# Empty seat next week



## brushbuster (Nov 9, 2009)

looks like the weather for next week should kick off the hex. I got an empty seat on the long boat if anyone wants to join me on conners flats
posted using Outdoor Hub Campfire


----------



## Northwoods Addict (Jan 3, 2009)

Brushbuster I would like to take you up on the offer. I live in St.Helen and I am a teacher at Grayling High, so I'm flexible give me a call 989-971-9603


----------



## Hullyscott (Sep 17, 2009)

Hey Brushmaster. I'm also a teacher, so my summer is pretty flexible. If the "empty seat" happens again, I'll definitely jump in! I'm heading up that way next weekend myself, before the Brandi Carlisle show on Tuesday 25th in Interlochen. Feel free to throw me a PM or call anytime 313-729-5482 or email me at [email protected].

Have a good one,

Hully


----------



## Boardman Brookies (Dec 20, 2007)

Sweet offer, I wish I could get over there. Hully if you are up this way and want to check out the Boardman hit me up.


----------



## brushbuster (Nov 9, 2009)

I''ll hook up with yas in a few days. Going out tonight to see if anything is happening. Talked to a few guides yesterday, so i will give a report back.
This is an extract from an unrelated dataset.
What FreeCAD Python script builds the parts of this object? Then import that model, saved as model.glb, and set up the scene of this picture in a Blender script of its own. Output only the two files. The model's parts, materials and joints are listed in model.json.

Looks like its going to be late nights& red eyes for a few weeks.
Boardman let me know if you ever get over this way.


----------



## Hullyscott (Sep 17, 2009)

Boardman Brookies said:


> Sweet offer, I wish I could get over there. Hully if you are up this way and want to check out the Boardman hit me up.


I'm actually going to a concert at Interlochen near Traverse City this coming up Tuesday the 25th. How close is the Boardman from that area? Thanks again for the offer  

Hully


----------



## wintrrun (Jun 11, 2008)

Hullyscott said:


> I'm actually going to a concert at Interlochen near Traverse City this coming up Tuesday the 25th. How close is the Boardman from that area? Thanks again for the offer
> 
> Hully


 
Plenty close enough. Take da gear.


----------